The translations used here are by Michael Alexander, and are taken from his The Earliest English Poems (Harmondsworth: Penguin, 1975).


  • Oft him anhaga      are gebideð,
    metudes miltse,       þeah þe he modcearig
    geond lagulade      longe sceolde
    hreran mid hondum      hrimcealde sæ,
    wadan wræclastas.       Wyrd bið ful aræd!
    • Who liveth alone longeth for mercy,
      Maker's mercy. Though he must traverse
      Tracts of sea, sick at heart,
      – Trouble with oars ice-cold waters,
      The ways of exile – Wierd is set fast.
    • Line 1


  • Ne mæg werig mod      wyrde wiðstondan,
    ne se hreo hyge      helpe gefremman.
    Forðon domgeorne      dreorigne oft
    in hyra breostcofan      bindað fæste.
    • No weary mind may stand against Wierd
      Nor may a wrecked will work new hope;
      Wherefore, most often, those eager for fame
      Bind the dark mood fast in their breasts.
    • Line 15


  • Wat se þe cunnað,
    hu sliþen bið      sorg to geferan,
    þam þe him lyt hafað      leofra geholena.
    • He knows who makes trial
      How harsh and bitter is care for companion
      To him who hath few friends to shield him.
    • Line 29


  • Ongietan sceal gleaw hæle      hu gæstlic bið,
    þonne ealre þisse worulde wela      weste stondeð.
    • A wise man may grasp how ghastly it shall be
      When all this world's wealth standeth waste.
    • Line 73


  • Hwær cwom mearg?
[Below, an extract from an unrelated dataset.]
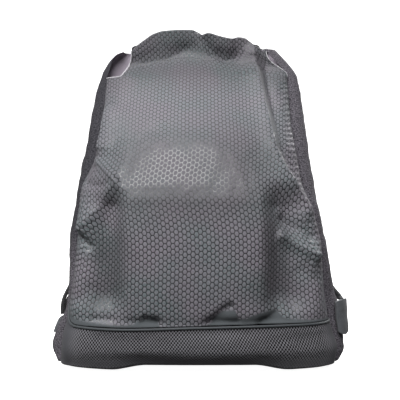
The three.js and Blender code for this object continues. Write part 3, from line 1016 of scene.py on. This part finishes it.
def add_back():
    round_ = back_columns()
    ring = back_point(round_, 376)
    wall = (round_ > 1) & (round_ < 3)
    left_strip = FOLD_LINE + 37 * np.sqrt(np.clip(round_, 0, 1))
    tops = np.where(wall, back_top(ring[:, 0]), np.where(round_ < 2, left_strip, BACK_TOP))
    base = back_point(round_, BASE_EDGE)
    rows = [tucked(base, inset, lift) for inset, lift in UNDER]
    for step in steps(190):
        row = back_point(round_, BASE_EDGE + (FOLD_LINE - 1 - BASE_EDGE) * step)
        row[:, 2] += sag(row[:, 0]) * (1 - step) ** 12
        rows.append(row)
    for step in steps(30)[1:]:
        z = FOLD_LINE - 1 + (tops - FOLD_LINE + 1) * step
        row = back_point(round_, np.minimum(z, BACK_TOP))
        row[:, 2] = z
        rows.append(row)
    outer = len(rows)
    hem = (1 - ramp(np.abs(ring[:, 0]), 78, 92)) * wall
    for down, inward in BACK_HEM:
        row = rows[outer - 1].copy()
        row[:, 2] -= down * hem
        row[:, 1] -= inward * hem
        rows.append(row)
    grid = np.array(rows)
    flat = grid.copy()
    outward = -normals_of(flat[:outer])  # these columns run to the left, seen from outside
    relief = back_relief(flat[:outer], np.broadcast_to(round_, flat[:outer].shape[:2]))
    relief[: len(UNDER)] *= 0.15
    hem_calm = 1 - 0.85 * ramp(flat[:outer, :, 2], 340, 380)
    shift = outward * (relief * hem_calm)[..., None]
    grid[:outer] += shift
    for row in range(outer, len(grid)):
        grid[row] += shift[outer - 1] * [0.5, 1, 0.5]
    grid[..., 2] = np.maximum(grid[..., 2], LOWEST)
    s = np.repeat(arc_lengths(flat, 1)[outer // 2][None], len(flat), 0)
    t = arc_lengths(flat, 0)
    middle = len(round_) // 2
    t[:outer] = t[:outer, middle : middle + 1]
    made = cloth("back_cloth", grid[:, ::-1], np.stack([s, t], -1)[:, ::-1], [BACK, LINING],
                 inner_slot=1, keep=kept(grid, outer, hem)[:, ::-1])
    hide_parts("back_panel", "back_casing")
    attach(made, "bag")
    sewn = hem_stitching("back_hem_stitching", grid[:outer], hem)
    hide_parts("back_casing")
    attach(sewn, "bag")


def add_bottom():
    across = np.linspace(-0.985, 0.985, 90)
    front = tucked(front_point(across, BASE_EDGE), 30, 0.9)
    turn = np.linspace(0.02, 3.98, 400)
    back = tucked(back_point(turn, BASE_EDGE), 30, 0.9)
    order = np.argsort(back[:, 0])
    far = front.copy()
    far[:, 1] = np.interp(front[:, 0], back[order, 0], back[order, 1])
    back_share = steps(34)[:, None]
    grid = front[None] * (1 - back_share[..., None]) + far[None] * back_share[..., None]
    grid[..., 2] = 1.7 + sag(grid[..., 0]) - 0.5 * np.sin(np.pi * back_share)
    made = cloth("bottom_cloth", grid[:, ::-1], grid[:, ::-1, :2], [BACK])
    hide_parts("bottom_panel")
    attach(made, "bag")


add_back()
add_bottom()


# ---- corner tabs
TAB_CENTRE = (0, 20, 0)  # the tabs stand off away from here


def add_tab(node, body, stops, thickness, lean):
    """A folded tab that wraps a corner. Each stop gives a place round the back, the distance off the
    cloth, and the low and high edges. Its top stands out by lean more than its foot."""
    stops = np.array(stops, float)
    place = steps(len(stops))
    fine = steps(46)
    round_, off, low, high = (np.interp(fine, place, stops[:, i]) for i in range(4))
    rows = []
    for step in steps(26):
        z = low + (high - low) * step
        p = back_point(round_, z)
        out = (p - TAB_CENTRE) * [1, 1, 0]
        out /= np.linalg.norm(out, axis=1, keepdims=True)
        rows.append(p + out * (off + thickness + lean * step)[:, None])
    grid = np.array(rows)
    grid += normals_of(grid) * (wrinkle(grid, 1 / 9, 2.2) * 0.5)[..., None]
    s = arc_lengths(grid, 1)
    t = arc_lengths(grid, 0)
    if node == "right_tab":
        grid, s, t = grid[:, ::-1], s[:, ::-1], t[:, ::-1]
    faces = grid_faces(np.arange(s.size).reshape(s.shape))
    made = new_object(f"{node}_cloth", grid.reshape(-1, 3), faces, [TAB_TAPE],
                      np.stack([s, t], -1).reshape(-1, 2))
    thicken(made, thickness)
    bevel = made.modifiers.new("rounded", "BEVEL")
    bevel.width = 1.2 * MM
    bevel.segments = 3
    bevel.limit_method = "ANGLE"
    bevel.angle_limit = math.radians(50)
    apply_modifiers(made)
    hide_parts(node)
    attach(made, body)


add_tab("left_tab", "left_cord_tab",
        [(1.13, 0.6, 34, 50.5), (1.08, 0.6, 32, 50.5), (1.012, 0.6, 34, 50.5)], 4.4, 0)
add_tab("right_tab", "right_cord_tab",
        [(3.9, 0.6, 42, 76), (3.8, 0.6, 39, 77.5), (3.6, 0.6, 38, 78), (3.35, 0.8, 40, 77.5),
         (3.12, 1.2, 45, 76), (3.03, 1.6, 48, 74.5), (2.995, 2, 51, 72)], 3.2, 4.5)


# ---- carried-over pieces and light
for binding in ("left_side_binding", "right_side_binding", "front_base_binding", "back_base_binding"):
    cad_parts[binding].data.materials.clear()
    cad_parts[binding].data.materials.append(BINDING)


def glowing(name, strength):
    """A matt pale surface with its own light."""
    material = bpy.data.materials.new(name)
    material.use_nodes = True
    shader = material.node_tree.nodes["Principled BSDF"]
    shader.inputs["Base Color"].default_value = (0.9, 0.9, 0.9, 1)
    shader.inputs["Roughness"].default_value = 0.9
    shader.inputs["Specular IOR Level"].default_value = 0.0
    shader.inputs["Emission Color"].default_value = (1, 1, 1, 1)
    shader.inputs["Emission Strength"].default_value = strength
    return material


STAGE_FAR = 4000  # how far the stage reaches to the front, both sides and up, in mm
STAGE_BACK = 2500
WALL_FOOT = -10


def add_stage():
    """A pale floor and a room of pale walls with a ceiling, seen by the camera alone."""
    corners = [(-STAGE_FAR, -STAGE_FAR), (STAGE_FAR, -STAGE_FAR), (STAGE_FAR, STAGE_BACK),
               (-STAGE_FAR, STAGE_BACK)]
    floor = new_object("floor", [(x, y, 0) for x, y in corners], [(0, 1, 2, 3)],
                       [glowing("pale floor", 0.97)], smooth=False)
    walls = new_object("backdrop", [(x, y, z) for z in (WALL_FOOT, STAGE_FAR) for x, y in corners],
                       [(0, 1, 5, 4), (1, 2, 6, 5), (2, 3, 7, 6), (3, 0, 4, 7), (4, 5, 6, 7)],
                       [glowing("pale backdrop", 1.0)], smooth=False)
    for sheet in (floor, walls):
        sheet.visible_diffuse = False
        sheet.visible_glossy = False
        sheet.visible_shadow = False


def add_light(name, place, target, width, height, power):
    data = bpy.data.lights.new(name, "AREA")
    data.shape = "RECTANGLE"
    data.size, data.size_y = width, height
    data.energy = power
    light = bpy.data.objects.new(name, data)
    bpy.context.collection.objects.link(light)
    light.location = place
    point_at(light, target)


def add_world(strength):
    world = bpy.data.worlds.new("studio")
    world.use_nodes = True
    background = world.node_tree.nodes["Background"]
    background.inputs["Color"].default_value = (1, 1, 1, 1)
    background.inputs["Strength"].default_value = strength
    bpy.context.scene.world = world


bpy.context.scene.view_settings.view_transform = "Standard"
add_stage()
add_light("key", (-0.44, -1.28, 1.66), (0, 0, 0.22), 2.1, 0.9, 82)
add_light("rear", (1.2, 1.35, 1.5), (0, 0, 0.2), 1.3, 0.9, 48)
add_world(0.12)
Hwær cwom mago?      Hwær cwom maþþumgyfa?
    Hwær cwom symbla gesetu?      Hwær sindon seledreamas?
    Eala beorht bune!      Eala byrnwiga!
    Eala þeodnes þrym!      Hu seo þrag gewat,
    genap under nihthelm,      swa heo no wære.
    • Where is that horse now? Where are those men? Where is the hoard-sharer?
      Where is the house of the feast? Where is the hall's uproar?
      Alas, bright cup! Alas, burnished fighter!
      Alas, proud prince! How that time has passed,
      Dark under night’s helm, as though it never had been!
    • Line 92


  • Her bið feoh læne,      her bið freond læne,
    her bið mon læne,      her bið mæg læne,
    eal þis eorþan gesteal      idel weorþeð!
    • Wealth is lent us, friends are lent us,
      Man is lent, kin is lent;
      All this earth's frame shall stand empty.